¿Cuándo fue la última vez que le diste un beso a tu mamá? Ojalá que haya sido esta mañana o, cuando menos, en algún buen día del mes. De lo contrario, fracasaste como hijo. Y lo sabes.
La relación con nuestras madres fue una montaña rusa de emociones: Durante los primeros años no podíamos vivir sin ellas, después quisieron ser nuestras mejores amigas, en la adolescencia se volvieron nuestras peores enemigas; ya más grandecitos entendimos el porqué de sus acciones y, hoy otra vez, no podemos vivir sin ellas.
No podemos empezar nuestro día sin que nos manden un mensajito vía Whatsapp (escrito a las prisas y “con un resto” de errores ortográficos o tan mal que terminan resignadas mandando emoticons).
No entendemos al mundo sin que nos den alguna palabra de ánimo. No avanzamos sin ese abracito que nos dan cada que pueden. Y no seríamos quienes somos sin el nivel Súper Nova de chantaje que manejan.
Nos costó mucho llegar a este entendimiento con ellas. Si eres un hijo de tu madre (mexicana) seguro sabes de qué hablamos.
Todo comenzó durante la lactancia, cuando nos hacían taquito para cargarnos.
Continuó cuando nos abandonaron en la escuela y se quedaron ahí mirando nuestras lágrimas hasta que la miss nos llevó arrastrando hasta el salón de clases.

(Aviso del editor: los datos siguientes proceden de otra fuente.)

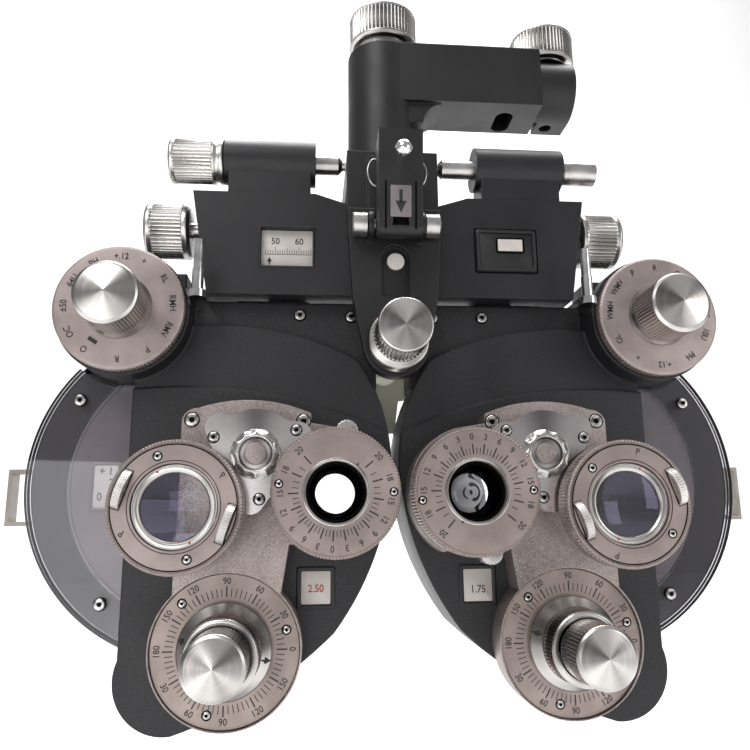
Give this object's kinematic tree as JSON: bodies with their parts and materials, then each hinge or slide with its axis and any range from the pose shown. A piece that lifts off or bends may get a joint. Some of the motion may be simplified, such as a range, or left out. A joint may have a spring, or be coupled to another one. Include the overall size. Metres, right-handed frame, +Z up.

O cuando nos obligaban a ver algo que no queríamos porque insistían en que sus pequeñitos debían ser unos valientes.
Y qué tal cuando nos obligaban a portarnos bien porque si no el ratón de los dientes, los reyes magos o el hada de quién sabe qué iba a castigarnos con el látigo de su desprecio. Y no recibiríamos ni un solo regalito.
Haz memoria: Tú, esa niña que era una mala influencia, el chicle en la silla de la maestra. La niña desterrada de tu vida… para siempre.
Tu sándwich de cajeta. O mermelada. O nutella.
O tu tupper con fruta. Que… perdiste… otra vez
¿Te acuerdas cuando te enseñaron a decir “mande”? Desde entonces supiste que lo tuyo era el “qué”. Aunque sigues fingiendo.
Tú, haciendo fila en las tortillas. Comiéndote “un taquito de sal”. Después de haber peleado durante horas con tu mamá porque “ay, mamá, siempre yo”.
¿Por qué las mamás siempre quieren que hagas las cosas como ellas? “Así no se hace. Mira. Aprende”. “Pero mamá, yo lo hago a mi modo”. “Tu modo no sirve” 🙁
Hasta que te hacías mayor y entendías que “no tienes sirvienta”.
Seguro te acuerdas de cuando te dejaban de tarea hacer maquetas, y tu mamá terminaba haciéndolas por ti. Aplauso para ella.
Aprendimos por nosotros mismos a ir a ver cómo ponía la marrana.
¿Ya no te acuerdas de cuando te obligaba a hacer lo que ella decía porque si no lo hacías el señor del costal iba a venir por ti?
O, peor aún, porque vivías bajo su techo.
Escena B: Tú diciendo groserías a sus espaldas, tú echando novio a sus espaldas, tú fumando a sus espaldas, tú bebiendo a sus espaldas. Tú haciéndolo todo a sus espaldas porque sino quién sabe cómo te iba a ir.
O cuando tu maestra de la primaria te obligaba aaprenderte de memoria “Señora, señora”. Y tu mamá terminaba llorando.
Toda hijo que vive bajo el techo de una mamá mexicana sabe que “Aquí no es hotel”.
Y que mientras sigas viviendo bajo su techo… sabrás lo difícil que es intentar tener una vida.
¿A quién más le dijeron: “Ponte suéter”, “No tomes mucho”, “No llegues tarde”?
O el drama que implicaba cualquier salida tuya: “Te estuve esperando despierta toda la noche”.
Qué tal la bienvenida cuando -por fin- llegabas a tiempo para comer sus alimentos.
Y si, por enésima vez, te portabas mal: tú recibiendo chanclazos. Cinturonazos. Periodicazos…
Todo transcurría más o menos bien hasta que te amenazaba con su maldición: “Cuando tengas a tus hijos verás lo que se siente”.